▶ TO DO
Check each line of the material below for "type", then copy the ones that contain it.

▶ DATASET CONTENT
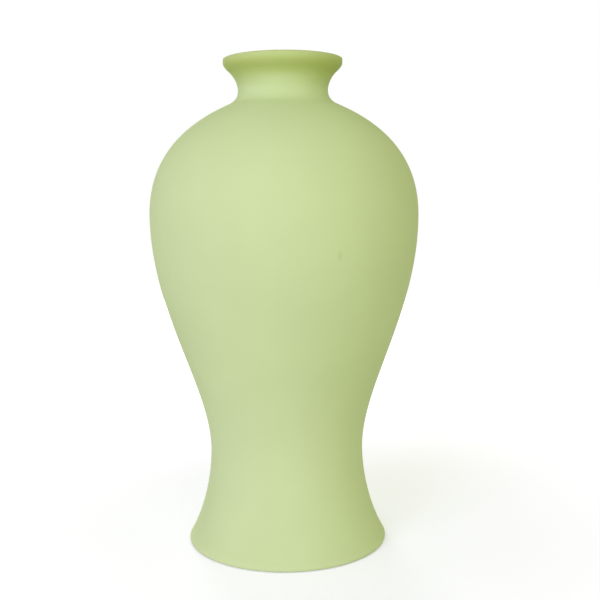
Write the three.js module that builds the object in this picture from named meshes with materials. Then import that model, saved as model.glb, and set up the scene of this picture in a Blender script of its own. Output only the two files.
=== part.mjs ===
// A ceramic vase: one turned stoneware wall with the glazes that are fired onto it.
// Millimetres, +Z up, with the origin at the centre of the foot, on the surface that it stands on.
import * as THREE from 'three';
import { mergeGeometries } from 'three/addons/utils/BufferGeometryUtils.js';

// Radii of the glazed outside
const footRadius = 62.3;
const waistRadius = 47.8;
const bellyRadius = 82.3;
const throatRadius = 27.4;

// Spread of the neck and the lip, each counted out from the stretch before it
const neckRootSpread = 6.4;
const flareSpread = 5.1;
const lipOverhang = 3.7;
const crestInset = 6.8;
const mouthInset = 3.8;

// Height of each stretch of the outside, stacked on the one before
const waistRise = 58.6;
const bellyRise = 145.6;
const shoulderRise = 67.0;
const neckRise = 8.9;
const flareRise = 10.8;
const lipRise = 7.3;
const crestRise = 1.8;
const mouthDrop = 4.6;

// Lean of the outside from upright where its stretches meet, in degrees
const footLean = 29.5;
const neckRootLean = 66;
const lipUndersideLean = 48;

// Clay
const wallThickness = 5.5;
const baseThickness = 7;
const floorCorner = 9;
const footEdgeRadius = 1.6;
const footRingWidth = 8.5;
const footRingInnerEdge = 1.2;
const recessDepth = 4.5;
const recessCorner = 2.5;

// Glaze, and how far below level its edge stands on the rounded foot edge, in degrees
const glazeThickness = 0.5;
const glazeLineAngle = 35;

// How long each curve holds its direction at its ends, as a share of its own rise
const footHold = 0.43;
const waistHoldBelow = 0.16;
const waistHoldAbove = 0.275;
const bellyHoldBelow = 0.41;
const bellyHoldAbove = 0.59;
const neckRootHoldBelow = 0.355;
const neckRootHoldAbove = 0.58;
const throatHoldBelow = 0.455;
const throatHoldAbove = 0.365;
const lipUndersideHoldBelow = 0.285;
const lipUndersideHoldAbove = 0.74;
const lipHold = 0.44;
const crestHold = 0.6;
const mouthHold = 0.5;

// Facets round the vase
const facetsRound = 36;

// Heights and radii that follow from the stack
const waistHeight = waistRise;
const bellyHeight = waistHeight + bellyRise;
const neckRootHeight = bellyHeight + shoulderRise;
const throatHeight = neckRootHeight + neckRise;
const lipUndersideHeight = throatHeight + flareRise;
const lipHeight = lipUndersideHeight + lipRise;
const totalHeight = lipHeight + crestRise;
const neckRootRadius = throatRadius + neckRootSpread;
const lipUndersideRadius = throatRadius + flareSpread;
const lipRadius = lipUndersideRadius + lipOverhang;
const crestRadius = lipRadius - crestInset;
const mouthRadius = crestRadius - mouthInset;
const throatBore = throatRadius - wallThickness - 2 * glazeThickness;
const floorHeight = recessDepth + baseThickness + glazeThickness;

// The section is drawn with x as the distance from the axis and y as the height. Every line of it runs
// with the clay on its left: up the outside, over the lip, down the inside and over the floor to the axis.
const at = (x, y) => new THREE.Vector2(x, y);

// Ways to run, each with its length. Leans are in degrees from upright.
const up = (length) => at(0, length);
const down = (length) => at(0, -length);
const inwards = (length) => at(-length, 0);
const leaning = (degrees, length) => {
  const angle = THREE.MathUtils.degToRad(degrees);
  return at(length * Math.sin(angle), length * Math.cos(angle));
};

// A station is a point of the section with the way that the surface faces there.
const station = (point, facing) => ({ point, facing });

function stationsAlong(curve, steps) {
  const stations = [];
  for (let i = 0; i <= steps; i += 1) {
    const way = curve.getTangent(i / steps);
    stations.push(station(curve.getPoint(i / steps), at(way.y, -way.x)));
  }
  return stations;
}

const straight = (from, to) => stationsAlong(new THREE.LineCurve(from, to), 1);

// A curve that sets out one way and arrives another.
const sweep = (from, setOut, to, arrive, steps) => stationsAlong(
  new THREE.CubicBezierCurve(from, from.clone().add(setOut), to.clone().sub(arrive), to),
  steps,
);

// A round edge or corner about a centre, between two angles in degrees from level.
const round = (centre, radius, fromDegrees, toDegrees, steps) => stationsAlong(
  new THREE.EllipseCurve(
    centre.x,
    centre.y,
    radius,
    radius,
    THREE.MathUtils.degToRad(fromDegrees),
    THREE.MathUtils.degToRad(toDegrees),
    toDegrees < fromDegrees,
  ),
  steps,
);

// Joins stretches that meet end to end. Each shared station is taken from the stretch that starts there.
const join = (...stretches) => stretches.flatMap(
  (stations, i) => (i < stretches.length - 1 ? stations.slice(0, -1) : stations),
);

// The same stretch at a depth under the surface.
const sink = (stations, depth) => stations.map(
  ({ point, facing }) => station(point.clone().addScaledVector(facing, -depth), facing),
);

// The centre of the rounded foot edge
const footEdgeCentre = at(footRadius - glazeThickness - footEdgeRadius, footEdgeRadius);

// The glazed outside, from the glaze line on the foot edge up to the throat
function outsideStations() {
  const edge = round(footEdgeCentre, footEdgeRadius + glazeThickness, -glazeLineAngle, footLean, 2);
  const flareFoot = edge.at(-1).point;
  const waist = at(waistRadius, waistHeight);
  const belly = at(bellyRadius, bellyHeight);
  const neckRoot = at(neckRootRadius, neckRootHeight);
  const throat = at(throatRadius, throatHeight);
  return join(
    edge,
    sweep(flareFoot, leaning(-footLean, footHold * waistRise), waist, up(waistHoldBelow * waistRise), 5),
    sweep(waist, up(waistHoldAbove * bellyRise), belly, up(bellyHoldBelow * bellyRise), 7),
    sweep(
      belly,
      up(bellyHoldAbove * shoulderRise),
      neckRoot,
      leaning(-neckRootLean, neckRootHoldBelow * shoulderRise),
      7,
    ),
    sweep(
      neckRoot,
      leaning(-neckRootLean, neckRootHoldAbove * neckRise),
      throat,
      up(throatHoldBelow * neckRise),
      3,
    ),
  );
}

// The glazed lip, from the throat outside, over the crest, to the throat inside
function lipStations() {
  const throat = at(throatRadius, throatHeight);
  const underside = at(lipUndersideRadius, lipUndersideHeight);
  const lip = at(lipRadius, lipHeight);
  const crest = at(crestRadius, totalHeight);
  const mouth = at(mouthRadius, totalHeight - mouthDrop);
  const bore = at(throatBore, throatHeight);
  const mouthToBore = mouth.y - bore.y;
  return join(
    sweep(
      throat,
      up(throatHoldAbove * flareRise),
      underside,
      leaning(lipUndersideLean, lipUndersideHoldBelow * flareRise),
      3,
    ),
    sweep(underside, leaning(lipUndersideLean, lipUndersideHoldAbove * lipRise), lip, up(lipHold * lipRise), 3),
    sweep(lip, up(crestHold * crestRise), crest, inwards(crestHold * crestRise), 3),
    sweep(crest, inwards(mouthHold * mouthInset), mouth, down(mouthHold * mouthDrop), 2),
    sweep(mouth, down(mouthHold * mouthToBore), bore, down(mouthHold * mouthToBore), 2),
  );
}

// The glazed inside: an even wall's thickness within the outside, then a rounded corner and the flat floor
function insideStations(outside) {
  const wall = sink(outside, wallThickness + 2 * glazeThickness)
    .map(({ point, facing }) => station(point, facing.clone().negate()))
    .reverse();
  const cornerTop = floorHeight + floorCorner;
  const next = wall.findIndex(({ point }) => point.y < cornerTop);
  const before = wall[next - 1];
  const after = wall[next];
  const share = (before.point.y - cornerTop) / (before.point.y - after.point.y);
  const cornerStart = before.point.clone().lerp(after.point, share);
  const facing = before.facing.clone().lerp(after.facing, share).normalize();
  const corner = at(cornerStart.x + floorCorner * facing.y / facing.x, floorHeight);
  const floorEdge = corner.clone().add(inwards(corner.distanceTo(cornerStart)));
  return join(
    [...wall.slice(0, next), station(cornerStart, facing)],
    stationsAlong(new THREE.QuadraticBezierCurve(cornerStart, corner, floorEdge), 3),
    straight(floorEdge, at(0, floorHeight)),
  );
}

// The clay under the foot: the recess from the axis out to the line where its glaze ends
function recessStations() {
  const wallRadius = footEdgeCentre.x - footRingWidth - footRingInnerEdge;
  const cornerCentre = at(wallRadius - recessCorner, recessDepth - recessCorner);
  return join(
    straight(at(0, recessDepth), at(cornerCentre.x, recessDepth)),
    round(cornerCentre, recessCorner, 90, 0, 2),
    straight(at(wallRadius, cornerCentre.y), at(wallRadius, footRingInnerEdge)),
  );
}

// The bare clay that the vase stands on: the foot ring, from the recess out to the outer glaze line
function footRingStations() {
  const innerEdgeCentre = at(footEdgeCentre.x - footRingWidth, footRingInnerEdge);
  return join(
    round(innerEdgeCentre, footRingInnerEdge, 180, 270, 2),
    straight(at(innerEdgeCentre.x, 0), at(footEdgeCentre.x, 0)),
    round(footEdgeCentre, footEdgeRadius, -90, -glazeLineAngle, 2),
  );
}

// A sheet is a line of stations turned round the axis. It faces the way that its stations face.
const sheet = (stations) => new THREE.LatheGeometry(stations.map(({ point }) => point), facetsRound);

// The same facets facing the other way, so that a glaze fits the clay under it facet to facet.
function turnedOver(geometry) {
  const corners = geometry.index.array;
  for (let i = 0; i < corners.length; i += 3) {
    [corners[i], corners[i + 1]] = [corners[i + 1], corners[i]];
  }
  geometry.computeVertexNormals();
  return geometry;
}

// A glaze is closed by its own surface, the clay under it, and its edge wherever it stops off the axis.
function glazeSheets(surface, clay) {
  const edges = [[clay.at(0), surface.at(0)], [surface.at(-1), clay.at(-1)]];
  const edgesOffAxis = edges.filter(([{ point }]) => point.x > 0);
  return [sheet(surface), turnedOver(sheet(clay)), ...edgesOffAxis.map(sheet)];
}

function piece(name, sheets, finish) {
  const geometry = mergeGeometries(sheets);
  geometry.rotateX(Math.PI / 2);
  const mesh = new THREE.Mesh(geometry, new THREE.MeshStandardMaterial(finish));
  mesh.name = name;
  return mesh;
}

const outside = outsideStations();
const linerSurface = insideStations(outside);
const linerClay = sink(linerSurface, glazeThickness);
const coatSurface = join(outside, lipStations(), linerSurface.slice(0, 1));
const coatClay = sink(coatSurface, glazeThickness);
const recessClay = recessStations();
const recessSurface = sink(recessClay, -glazeThickness);

const bareClay = { color: '#d9cfbd', roughness: 0.9, metalness: 0 };
const matteGlaze = { color: '#ccdba4', roughness: 0.6, metalness: 0 };
const clearGlaze = { color: '#e6e4d3', roughness: 0.25, metalness: 0 };

const bodySection = join(recessClay, footRingStations(), coatClay, linerClay);

const vase = new THREE.Group();
vase.add(piece('stoneware_body', [sheet(bodySection)], bareClay));
vase.add(piece('matte_glaze_coat', glazeSheets(coatSurface, coatClay), matteGlaze));
vase.add(piece('liner_glaze', glazeSheets(linerSurface, linerClay), clearGlaze));
vase.add(piece('base_glaze', glazeSheets(recessSurface, recessClay), matteGlaze));

export default vase;
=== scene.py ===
"""The looks of a ceramic baluster vase, built round its packed construction model.

The vase is turned: every surface is one section revolved about the Z axis. The section is the one that the
construction model has, repeated here in metres and worked out much finer. Four pieces come from it: the
fired clay, the matte glaze outside, the clear glaze inside and the glaze in the recess under the foot.
"""

import logging
import math
from dataclasses import dataclass, field
from enum import Enum
from typing import Iterable

import bpy
import numpy as np
from mathutils import Matrix, Vector
from numpy.typing import NDArray


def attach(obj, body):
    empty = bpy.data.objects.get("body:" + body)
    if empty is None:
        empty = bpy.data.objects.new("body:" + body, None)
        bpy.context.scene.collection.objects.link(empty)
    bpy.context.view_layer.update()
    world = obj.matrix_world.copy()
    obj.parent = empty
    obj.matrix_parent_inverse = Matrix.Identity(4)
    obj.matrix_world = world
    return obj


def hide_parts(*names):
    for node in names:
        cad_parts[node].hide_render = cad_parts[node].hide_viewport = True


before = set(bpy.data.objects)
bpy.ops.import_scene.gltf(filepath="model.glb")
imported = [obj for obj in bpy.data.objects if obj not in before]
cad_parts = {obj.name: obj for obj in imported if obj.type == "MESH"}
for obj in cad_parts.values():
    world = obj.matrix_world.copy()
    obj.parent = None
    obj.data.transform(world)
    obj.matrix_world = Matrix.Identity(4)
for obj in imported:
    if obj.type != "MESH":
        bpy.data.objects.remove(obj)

Array = NDArray[np.float64]
Indices = NDArray[np.int64]
Colour = tuple[float, float, float, float]

log = logging.getLogger("vase")

MM = 0.001
WHITE: Colour = (1.0, 1.0, 1.0, 1.0)

# What the meshes of matte glaze tell their material at each vertex
# Painted shade on the lip and down the throat under it
PAINTED_LIP_SHADE = "second_coat"
# Thin glaze on sharp edges, and painted light toward the foot
THIN_EDGE_AND_FOOT_LIGHT = "thinness"

# The span that a noise texture hardly leaves
NOISE_LOW, NOISE_HIGH = 0.3, 0.7

# The place of the colour among the results of a Mix node, which all have the same name
MIXED_COLOUR = 2


def linear(hex_colour: str) -> Colour:
    """Turns an sRGB hex colour into the linear colour that a shader takes.

    Each channel c is c / 12.92 up to 0.04045, and ((c + 0.055) / 1.055) to the power 2.4 above it.

    Args:
        hex_colour: Six hex digits after a hash sign.

    Returns:
        Red, green, blue and an alpha of 1.
    """
    digits = hex_colour.lstrip("#")
    channels = [int(digits[i:i + 2], 16) / 255 for i in (0, 2, 4)]
    red, green, blue = (c / 12.92 if c <= 0.04045 else ((c + 0.055) / 1.055) ** 2.4 for c in channels)
    return red, green, blue, 1.0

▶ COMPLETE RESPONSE
cad_parts = {obj.name: obj for obj in imported if obj.type == "MESH"}
    if obj.type != "MESH":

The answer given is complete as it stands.